● Data segment:
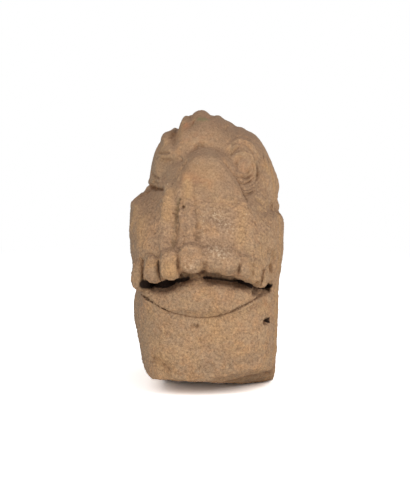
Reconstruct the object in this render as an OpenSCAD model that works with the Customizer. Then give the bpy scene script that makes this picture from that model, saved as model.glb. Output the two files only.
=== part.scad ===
// Stone corbel carved as the head of a beast, teeth bared over a bulging tongue.
// X runs to the right as the head is faced, Z is up, and the head looks along -Y.
// The origin is the middle of the flat back, where the block meets its wall.

/* [Block] */
// Height of the block, from its bed to the broken crown
block_h = 355; // [290:1:425]
// Width of the block across the cheeks
block_w = 198; // [160:1:240]
// How far the front teeth stand out from the wall
projection = 236; // [195:1:285]

/* [Snout] */
// Half width of the snout at its bridge
bridge_half_w = 16; // [12:0.5:22]
// How much each half of the snout widens per millimetre down
snout_flare = 0.66; // [0.5:0.01:0.8]
// Height of the bridge above the middle of the block
bridge_z = 124; // [112:1:132]
// Radius of the two carved ribs beside the snout
rib_r = 9; // [6:0.5:11]

/* [Mouth] */
// Height of the middle teeth, root to tip
tooth_h = 34; // [26:1:42]
// Radius that rounds the teeth
tooth_r = 8.5; // [6:0.5:8.5]
// How far the tooth tips overhang the tongue
overhang = 23; // [14:1:30]
// Height of the mouth line at its middle, from the middle of the block
mouth_z = -14; // [-22:1:-6]
// How far the mouth line falls to its corners
mouth_drop = 33; // [24:1:40]
// Swell of the tongue in front of the chin
tongue_swell = 6; // [3:0.5:12]

/* [Eyes] */
// Radius of the lid ring round the whole eye
lid_r = 15; // [11:0.5:18]
// Radius of the eyeball
eyeball_r = 11; // [7:0.5:12]
// Depth of the eye sockets
socket_depth = 8; // [4:0.5:12]

/* [Hidden] */

sandstone = [0.67, 0.54, 0.42];
saw_margin = 6;                // stone behind the wall plane and below the bed, sawn off flat
big = 2 * block_h;             // more than the block, for the cuts

// Horizontal sections of the block at its drawn size, from the bed to the crown:
// height, left and right half width, depth at the middle, how far the left and
// the right side run straight out from the wall, and how square the corners are.
drawn_h = 355;
drawn_w = 198;
drawn_projection = 236;
sections = [
    [-184, 78, 87, 188,  95, 105, 3.0],
    [-155, 81, 89, 194, 100, 110, 3.0],
    [-135, 84, 90, 198, 100, 112, 2.9],
    [-110, 88, 91, 199,  95, 112, 2.9],
    [ -88, 92, 92, 198,  80, 108, 2.8],
    [ -66, 91, 92, 200,  70,  95, 2.7],
    [ -40, 92, 94, 206,  60,  75, 2.6],
    [ -10, 99, 98, 224,  55,  60, 2.6],
    [  16, 101, 99, 221, 55,  52, 2.7],
    [  40, 100, 95, 204, 60,  50, 2.8],
    [  56, 97, 89, 180,  62,  52, 2.8],
    [  65, 91, 90, 158,  60,  56, 2.8],
    [  73, 78, 91, 142,  52,  58, 2.7],
    [  88, 77, 87, 136,  50,  56, 2.6],
    [ 106, 74, 81, 134,  50,  54, 2.5],
    [ 124, 69, 72, 131,  50,  52, 2.4],
    [ 138, 60, 62, 127,  50,  50, 2.3],
    [ 150, 48, 46, 120,  50,  50, 2.3],
    [ 160, 34, 27, 112,  48,  48, 2.2],
    [ 168, 20, 12, 102,  48,  48, 2.0]
];
left_w = 1;
right_w = 2;
middle_d = 3;
left_side = 4;
right_side = 5;
squareness = 6;
ring_step = 5.8;               // height between the rings of the stone's skin
ring_points = 50;              // points round the carved face of one ring

width_k = block_w / drawn_w;
depth_k = projection / drawn_projection;
height_k = block_h / drawn_h;
bed_z = sections[0][0] * height_k + saw_margin;     // the flat rear part of the underside

function mix(a, b, t) = a + (b - a) * t;
function ease(t) = let (c = max(0, min(1, t))) c * c * (3 - 2 * c);
function bump(d) = exp(-d * d);
function soft_max(a, b, k) = let (h = max(0, k - abs(a - b)) / k) max(a, b) + h * h * k / 4;

// A smooth curve through one column of the sections, at height z.
function row_below(z, i = 0) =
    i >= len(sections) - 2 || z < sections[i + 1][0] ? i : row_below(z, i + 1);
function drawn(z, col) =
    let (
        i = row_below(z),
        t = (z - sections[i][0]) / (sections[i + 1][0] - sections[i][0]),
        a = sections[max(i - 1, 0)][col],
        b = sections[i][col],
        c = sections[i + 1][col],
        d = sections[min(i + 2, len(sections) - 1)][col]
    )
    b + 0.5 * t * (c - a + t * (2 * a - 5 * b + 4 * c - d + t * (3 * (b - c) + d - a)));

function half_width(x, z) = drawn(z / height_k, x < 0 ? left_w : right_w) * width_k;
function side_depth(x, z) = drawn(z / height_k, x < 0 ? left_side : right_side) * depth_k;
function block_depth(x, z) =
    let (
        side = side_depth(x, z),
        n = drawn(z / height_k, squareness),
        across = min(1, abs(x) / half_width(x, z))
    )
    side + (drawn(z / height_k, middle_d) * depth_k - side) * pow(1 - pow(across, n), 1 / n);

// The snout is a wedge that widens and comes forward until the muzzle takes it in.
snout_x = 2;
function snout_half(z) = min(58 * width_k, bridge_half_w + (bridge_z - z) * snout_flare);
function snout_depth(x, z) =
    let (
        down = max(0, min(1, (bridge_z - z) / (bridge_z - 10))),
        ridge = projection * mix(0.67, 0.945, pow(down, 0.8)),
        half = max(8, snout_half(z)),
        aside = abs(x - snout_x)
    )
    ridge
    - 0.33 * half * pow(aside / half, 2.4)
    - 1.7 * max(0, aside - half)
    - 3.5 * max(0, z - bridge_z)
    - 45 * ease((45 - z) / 50);

// Eye sockets: a deep round one on the right, a shallow worn one on the left.
right_eye_x = 48;
left_eye_x = -51;
eye_z = 107;
function sockets(x, z) =
    -socket_depth * bump(norm([(x - right_eye_x) / 15, (z - eye_z) / 17]))
    - 0.8 * socket_depth * bump(norm([(x - left_eye_x) / 13, (z - eye_z) / 18]));

// The tooth tips follow an arch that falls to the corners of the mouth.
function mouth_line(x) = mouth_z - mouth_drop * pow(abs(x) / ((x < 0 ? 90 : 82) * width_k), 2.3);

// Behind the tips the face steps back to the tongue, which swells out again
// and ends at the crease above the chin.
tip_hang = 12;
crease_z = -68;
crease_rise = 13;
mouth_x = -4;
mouth_half = 80 * width_k;
function crease_line(x) = crease_z + crease_rise * pow(min(1, abs(x - mouth_x) / mouth_half), 2);
function mouth(x, z) =
    let (
        inside = ease((mouth_half + 6 - abs(x - mouth_x)) / 14),
        under = ease((mouth_line(x) + tip_hang + 4 - z) / 10),
        tall = max(6, mouth_line(x) - crease_line(x)),
        down = (mouth_line(x) - z) / tall
    )
    inside * under * (
        -overhang * ease(0.8 - 1.4 * down)
        + tongue_swell * ease(2 * down) * ease((1.08 - down) / 0.14)
    );

// How far the stone stands out from the wall at x and z, without and with the mouth.
function face_depth(x, z) = soft_max(block_depth(x, z), snout_depth(x, z), 18)
    + sockets(x, z) * ease((half_width(x, z) - abs(x)) / 12);
function skin_depth(x, z) = max(side_depth(x, z), face_depth(x, z) + mouth(x, z));

function ring(z) =
    let (left = half_width(-1, z), right = half_width(1, z), bias = 1.8 / drawn(z / height_k, squareness))
    concat(
        [[-left, saw_margin, z]],
        [for (i = [0 : ring_points]) let (
            a = mix(-90, 90, i / ring_points),
            x = sign(a) * (a < 0 ? left : right) * pow(abs(sin(a)), bias)
        ) [x, -skin_depth(x, z), z]],
        [[right, saw_margin, z]]
    );

module stone_mass() {
    foot = sections[0][0] * height_k;
    crown = sections[len(sections) - 1][0] * height_k;
    steps = ceil((crown - foot) / ring_step);
    rings = [for (i = [0 : steps]) ring(mix(foot, crown, i / steps))];
    n = len(rings[0]);
    sides = [for (i = [0 : steps - 1]) for (j = [0 : n - 1]) for (upper = [false, true])
        let (a = i * n + j, b = i * n + (j + 1) % n)
        upper ? [b, a + n, b + n] : [a, a + n, b]];
    bottom = [for (j = [1 : n - 2]) [0, j, j + 1]];
    top = [for (j = [1 : n - 2]) [steps * n, steps * n + j + 1, steps * n + j]];
    polyhedron(points = [for (r = rings) for (p = r) p], faces = concat(sides, bottom, top));
}

// A round rib laid along the face through points of x and z, proud of it by a share of r.
module rib(path, r, proud) {
    for (i = [0 : len(path) - 2])
        hull()
            for (p = [path[i], path[i + 1]])
                translate([p[0], r * (1 - proud) - face_depth(p[0], p[1]), p[1]])
                    sphere(r, $fn = 12);
}

outer_rib = [[-41, 84], [-43, 52], [-44, 16]];
inner_rib = [[-20, 98], [-17, 62], [-14, 18]];
groove = [[-31, 76], [-32, 48], [-34, 16]];

// Teeth, from the left corner of the mouth to the right: where each sits across
// the face, its width, its height as a share of tooth_h, and how far it swells out.
teeth = [
    [-88, 25, 1.00, 6],
    [-66, 24, 0.97, 9],
    [-41, 27, 1.05, 9],
    [-12, 30, 1.00, 8],
    [ 13, 27, 0.97, 4],
    [ 34, 24, 0.95, 5],
    [ 55, 22, 0.84, 8],
    [ 69, 20, 0.95, 8],
    [ 80, 21, 0.90, 8]
];
tooth_back = 24;    // how deep a tooth is, front to back

// How far the face has turned from straight ahead at x and z, in degrees.
function turn_at(x, z) = let (d = 4) atan((block_depth(x + d, z) - block_depth(x - d, z)) / (2 * d));

module tooth(across, tall) {
    tip_narrowing = 1.5;
    r = min(tooth_r, across / 2 - tip_narrowing);
    hull()
        for (side = [-1, 1], top = [0, 1], back = [0, 1])
            translate([
                side * (across / 2 - r - (1 - top) * tip_narrowing),
                r + back * (tooth_back - 2 * r),
                top * (tall - 2 * r) + r
            ])
                sphere(r, $fn = 12);
}

module teeth_row() {
    for (t = teeth) {
        x = t[0] * width_k;
        tall = t[2] * tooth_h;
        root = mouth_line(x) + 0.7 * tall;
        translate([x, -block_depth(x, root) - t[3], mouth_line(x)])
            rotate([0, 0, -turn_at(x, root)])
                tooth(t[1] * width_k, tall);
    }
}

module right_eye() {
    lid_tube = 3.5;
    ball_proud = 5;
    translate([right_eye_x, -block_depth(right_eye_x, eye_z), eye_z])
        rotate([-6, 0, -0.6 * turn_at(right_eye_x, eye_z)]) {
            translate([0, eyeball_r - ball_proud, 0])
                scale([1, 1, 1.15])
                    sphere(eyeball_r, $fn = 26);
            rotate([90, 0, 0])
                scale([1, 1.2, 1])
                    rotate_extrude($fn = 28)
                        translate([lid_r, 0])
                            circle(lid_tube, $fn = 8);
        }
}

// What is left of the broken crown: rounded stumps over the forehead.
// Each row gives x, z and the half width and half height of a stump.
stumps = [[-8, 163, 15, 13], [-27, 155, 12, 12], [17, 155, 13, 11], [-51, 137, 11, 11]];
module crown_stumps() {
    for (s = stumps)
        translate([s[0] * width_k, -66 * depth_k, s[1] * height_k])
            scale([s[2], 36 * depth_k, s[3]])
                sphere(1, $fn = 16);
}

// Breaks under the chin. Each row gives a point on the break and how it is turned.
breaks = [
    [[  0, -194, -156], [-12.5, 2,  0]],
    [[ 66, -160, -153], [-28,  0, 35]],
    [[-83,  -60, -150], [ -3, 50,  0]]
];
module underside_breaks() {
    for (b = breaks)
        translate([b[0][0] * width_k, b[0][1] * depth_k, b[0][2] * height_k])
            rotate(b[1])
                translate([-big / 2, -big / 2, -big])
                    cube(big);
}

// A chip out of the right edge of the jaw.
module jaw_chip() {
    translate([block_w * 0.455, -projection * 0.52, -block_h * 0.253])
        rotate([45, 35, 0])
            cube(15, center = true);
}

module corbel() {
    color(sandstone)
        difference() {
            union() {
                difference() {
                    union() {
                        stone_mass();
                        rib(outer_rib, rib_r, 0.5);
                        rib(inner_rib, rib_r, 0.3);
                        right_eye();
                        crown_stumps();
                    }
                    rib(groove, 0.5 * rib_r, 1.1);
                }
                teeth_row();
            }
            underside_breaks();
            jaw_chip();
            translate([-big / 2, 0, -big / 2])
                cube(big);
            translate([-big / 2, -big / 2, bed_z - big])
                cube(big);
        }
}

corbel();
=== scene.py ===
import math
import bpy
import numpy as np
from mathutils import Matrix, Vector
from mathutils.bvhtree import BVHTree
from mathutils.kdtree import KDTree


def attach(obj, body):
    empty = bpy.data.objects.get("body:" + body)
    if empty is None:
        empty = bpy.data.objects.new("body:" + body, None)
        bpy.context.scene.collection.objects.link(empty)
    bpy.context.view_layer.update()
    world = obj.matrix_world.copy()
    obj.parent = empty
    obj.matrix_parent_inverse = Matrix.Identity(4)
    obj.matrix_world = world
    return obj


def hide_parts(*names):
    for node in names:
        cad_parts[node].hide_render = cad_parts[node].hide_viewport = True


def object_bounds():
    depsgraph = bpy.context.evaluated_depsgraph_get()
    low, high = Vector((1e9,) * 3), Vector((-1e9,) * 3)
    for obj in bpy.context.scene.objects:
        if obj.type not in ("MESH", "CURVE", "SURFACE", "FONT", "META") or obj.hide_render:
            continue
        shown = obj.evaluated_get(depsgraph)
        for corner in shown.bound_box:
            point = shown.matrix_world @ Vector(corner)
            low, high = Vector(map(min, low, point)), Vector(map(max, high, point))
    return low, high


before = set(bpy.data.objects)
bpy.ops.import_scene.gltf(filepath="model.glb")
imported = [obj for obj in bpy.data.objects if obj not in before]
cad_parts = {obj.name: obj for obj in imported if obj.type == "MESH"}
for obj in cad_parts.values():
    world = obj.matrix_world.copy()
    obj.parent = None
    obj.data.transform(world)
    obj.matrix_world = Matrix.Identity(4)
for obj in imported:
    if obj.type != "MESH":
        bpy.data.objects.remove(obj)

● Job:
Quote the listing word for word from its first line through the line in which "projection = 236; // [195:1:285]" appears.

● Written answer:
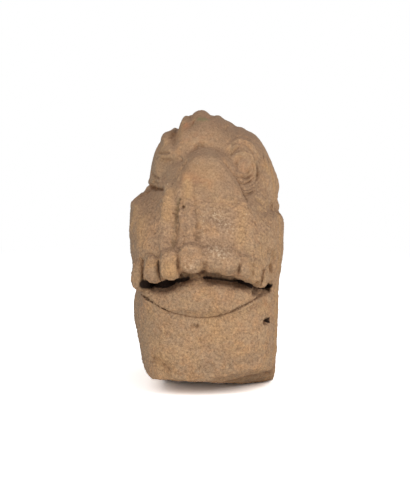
Reconstruct the object in this render as an OpenSCAD model that works with the Customizer. Then give the bpy scene script that makes this picture from that model, saved as model.glb. Output the two files only.
=== part.scad ===
// Stone corbel carved as the head of a beast, teeth bared over a bulging tongue.
// X runs to the right as the head is faced, Z is up, and the head looks along -Y.
// The origin is the middle of the flat back, where the block meets its wall.

/* [Block] */
// Height of the block, from its bed to the broken crown
block_h = 355; // [290:1:425]
// Width of the block across the cheeks
block_w = 198; // [160:1:240]
// How far the front teeth stand out from the wall
projection = 236; // [195:1:285]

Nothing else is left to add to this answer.